On Oct. 24, 2015, on the 10th anniversary of my Dad’s death, I sat down at Dad’s favorite diner, the Tick Tock in Clifton, NJ (not far from Varettoni Place). I ordered his favorite meal: eggs over with sausage, home fries, rye toast and coffee.

The older I get, the more I can taste the past.

I can’t take a bite of black licorice without thinking of Dad’s father, whom I called Nonno. My grandfather was a great fan of the New York Mets in the 1960s, and I have fond memories of him in his easy chair while watching baseball on TV.

Breakfast on Oct. 24.
My wife is also a longtime Mets fan, and she sometimes inadvertently pantomimes him – and her own grandfather – when she gets angry while watching Mets games on TV because no ballplayer these days knows how to lay down a sacrifice bunt.

Her airing of grievances – in imitation of Nonno – proves that honoring the dead has nothing to do with heredity. Instead, it is inextricably linked to our salvation.

Let me explain.

On the occasion of the 10th anniversary of my Dad’s death, my Mom had a Mass said in his name at St. James parish in Totowa, NJ. My sister took a red-eye flight from California to attend – and we had both ordered eggs over with sausage, home fries, rye toast and coffee at the Tick Tock Diner that morning.

During the homily at the memorial Mass, a priest claimed the Gospel passage contained proof of Jesus’ historical existence: The fact that the beggar who approached Jesus had a name, and even referenced his father by name, was the kind of significant detail that had the ring of truth.

Later, at the same Mass, there were more important words that brought home a larger truth to me.

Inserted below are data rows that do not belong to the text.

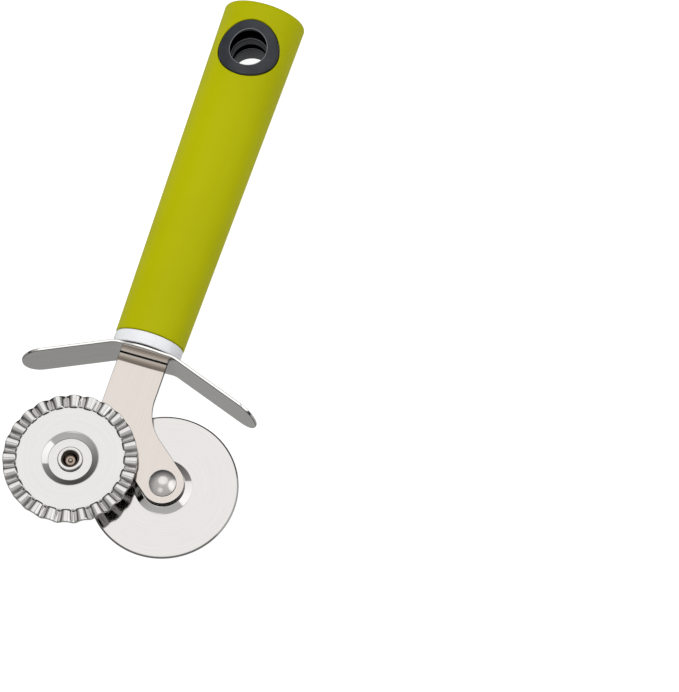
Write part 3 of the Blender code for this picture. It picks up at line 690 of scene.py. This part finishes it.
def filletCorner(before, corner, after, radius, count):
    return roundedChain((before, corner, after), (0.0, radius, 0.0), count=count)[count + 3:2 * count + 3]


def plateOutline():
    # Tang, shoulders, stem and the two round-ended arms, anticlockwise from the tang's end.
    size = plateSize

    def edgeRun(axle, degrees, side):
        way = np.array((math.cos(math.radians(degrees)), math.sin(math.radians(degrees))))
        return axle + size["boss"] * np.array((-way[1], way[0])) * side, way

    def atStem(run, x):
        point, way = run
        return point + way * (x - point[0]) / way[0]

    flutedOuter = edgeRun(flutedAxle, size["flutedAngle"], -1)
    flutedInner = edgeRun(flutedAxle, size["flutedAngle"], 1)
    plainInner = edgeRun(plainAxle, size["plainAngle"], -1)
    plainOuter = edgeRun(plainAxle, size["plainAngle"], 1)
    leftCorner = atStem(flutedOuter, -size["halfWidth"])
    rightCorner = atStem(plainOuter, size["halfWidth"])
    ways = np.stack((flutedInner[1], -plainInner[1]), axis=1)
    crotch = flutedInner[0] + flutedInner[1] * np.linalg.solve(ways, plainInner[0] - flutedInner[0])[0]
    left, tang, top = size["halfWidth"], size["tangHalfWidth"], size["shoulder"]
    parts = [[(-tang, size["tangEnd"]), (-tang, top), (-left, top)]]
    parts.append(filletCorner((-left, top), leftCorner, flutedOuter[0], size["outerFillet"], 20))
    parts.append(arc(flutedAxle, size["boss"], size["flutedAngle"] - 90, size["flutedAngle"] + 90, 49))
    parts.append(filletCorner(flutedInner[0], crotch, plainInner[0], size["crotchFillet"], 14))
    parts.append(arc(plainAxle, size["boss"], size["plainAngle"] - 90, size["plainAngle"] + 90, 49))
    parts.append(filletCorner(plainOuter[0], rightCorner, (left, top), size["outerFillet"], 24))
    parts.append([(left, top), (tang, top), (tang, size["tangEnd"])])
    return np.concatenate([np.array(part, float).reshape(-1, 2) for part in parts])


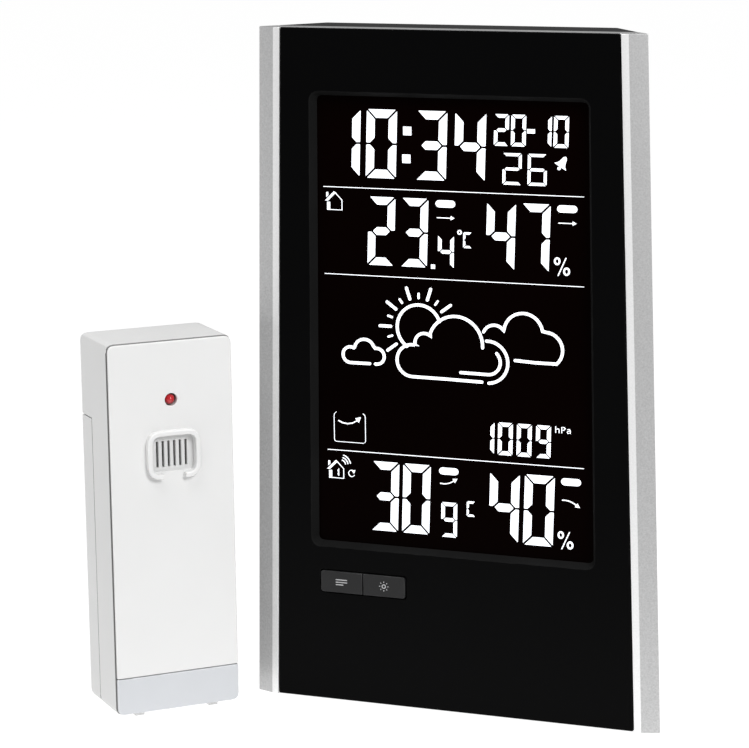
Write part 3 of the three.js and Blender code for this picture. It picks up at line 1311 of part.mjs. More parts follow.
function sensorScrews() {
  const tipY = SENSOR_FRONT + TRIM_THICKNESS + 2 * GAP;
  const shankLength = SENSOR_BAY_FLOOR + GAP - tipY;
  return SENSOR_SCREW_ZS.map((z, i) => {
    const body = screwGeometry(
      SENSOR_SCREW_SHANK_RADIUS,
      shankLength,
      SENSOR_SCREW_HEAD_RADIUS,
      SENSOR_SCREW_HEAD_HEIGHT,
    );
    const mesh = piece(`sensor_screw_${i + 1}`, solid(body), 'steel');
    mesh.position.set(0, tipY, z);
    return mesh;
  });
}

function outdoorSensor() {
  const sensor = new THREE.Group();
  sensor.add(sensorFrontCover(), sensorTrimPlate(), sensorShell(), sensorBatteryDoor());
  sensor.add(...sensorCircuit(), ...sensorCells(), ...sensorScrews());
  sensor.position.set(SENSOR_PLACE[0], SENSOR_PLACE[1], 0);
  sensor.rotation.z = THREE.MathUtils.degToRad(SENSOR_YAW_DEG);
  return sensor;
}

// ---- The station: its origin is the middle of the floor area that it covers -

const station = new THREE.Group();
station.add(displayUnit(), outdoorSensor());
station.updateMatrixWorld(true);
const covered = new THREE.Box3().setFromObject(station, true);
const middle = covered.getCenter(new THREE.Vector3());
station.position.set(-middle.x, -middle.y, -covered.min.z);

export default station;
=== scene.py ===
"""A home weather station: a tall black display unit with silver sides, and its small white outdoor sensor."""

from __future__ import annotations

import json
import logging
import math
from dataclasses import dataclass, field
from collections.abc import Callable
from enum import Enum

import bmesh
import bpy
from mathutils import Matrix, Vector

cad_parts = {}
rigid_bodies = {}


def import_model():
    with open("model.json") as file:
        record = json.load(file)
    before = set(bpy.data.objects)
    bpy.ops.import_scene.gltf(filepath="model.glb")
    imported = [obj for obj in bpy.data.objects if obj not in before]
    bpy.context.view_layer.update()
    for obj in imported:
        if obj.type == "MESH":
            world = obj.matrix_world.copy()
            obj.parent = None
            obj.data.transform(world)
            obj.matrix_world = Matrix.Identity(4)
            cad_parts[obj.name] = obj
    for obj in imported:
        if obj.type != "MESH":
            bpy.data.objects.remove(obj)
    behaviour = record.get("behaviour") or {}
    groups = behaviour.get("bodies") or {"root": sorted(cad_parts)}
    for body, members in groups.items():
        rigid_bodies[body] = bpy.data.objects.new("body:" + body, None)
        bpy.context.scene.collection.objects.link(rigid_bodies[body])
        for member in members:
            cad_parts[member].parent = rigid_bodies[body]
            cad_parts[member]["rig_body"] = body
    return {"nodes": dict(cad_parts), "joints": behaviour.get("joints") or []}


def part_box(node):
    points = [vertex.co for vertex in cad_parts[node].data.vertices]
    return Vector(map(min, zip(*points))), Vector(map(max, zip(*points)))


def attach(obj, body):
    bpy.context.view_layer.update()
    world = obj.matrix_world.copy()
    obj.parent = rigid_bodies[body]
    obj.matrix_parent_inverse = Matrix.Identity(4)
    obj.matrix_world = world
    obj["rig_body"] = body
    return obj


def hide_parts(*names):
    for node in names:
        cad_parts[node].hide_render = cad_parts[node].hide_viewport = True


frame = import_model()

MM = 0.001
LOG = logging.getLogger("weather_station")

Colour = tuple[float, float, float]
Triple = tuple[float, float, float]
Point = tuple[float, float]
Station = tuple[Vector, Vector, float]
Socket = bpy.types.NodeSocket
Shape = bmesh.types.BMesh
Value = float | Triple | Socket

# A mix node has the same socket names for numbers and colours, so its colours go by their places.
COLOUR_MIX_INPUTS = (0, 6, 7)
COLOUR_MIX_OUTPUT = 2

# What a mesh tells its material: rounded edges, the way along a cell, polished faces that also get painted
# light, and painted shade in seams and recesses.
EDGE = "edge"
ALONG = "along"
POLISH_AND_PAINTED_LIGHT = "polish_and_painted_light"
PAINTED_SHADE = "seam"


def mm(value: float) -> float:
    """Returns millimetres as metres."""
    return value * MM


# Copies of the frame's shapes: points nearer than this are one point, and faces this level are one face.
MERGE_DISTANCE = mm(0.0015)
SLIVER_LENGTH = mm(0.001)
LEVEL_ANGLE = math.radians(0.6)
SMALLEST_SUM = 1e-14

# The room that a rounded edge needs, as shares of its rounding: its own length, and that of the edges it
# meets at a bend, which are rounded too or stay sharp.
OWN_ROOM = 0.4
ROOM_BY_ROUNDED = 2.15
ROOM_BY_SHARP = 1.1
LEAST_BEND = math.radians(50.0)

# Drawn marks: points and edges that are joined, a line's sharpest corner and its round end, discs, arrows.
MARK_MERGE = mm(0.004)
MARK_SLIVER = mm(0.003)
LEAST_MITRE = 0.55
ROUND_END_ANGLES = (0.0, 30.0, 55.0, 75.0, 87.0)
DISC_STEPS = 24
ARROW_HALF_WIDTH = 0.52


# ---- Finishes ----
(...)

The priest raised the host at the moment of consecration and said, “Take this, all of you, and eat it... Do this in memory of me.”

So let's eat and drink and celebrate to honor our dead.

With both joy and sadness in my heart, I offer an All Souls’ toast to Dad and Uncle Pat, Nonno and Nonna, my Mom’s brothers and sisters, and all the dearly departed in my life.

Although they would never presume to call themselves saints, I know that – as long as I am alive – they will never die.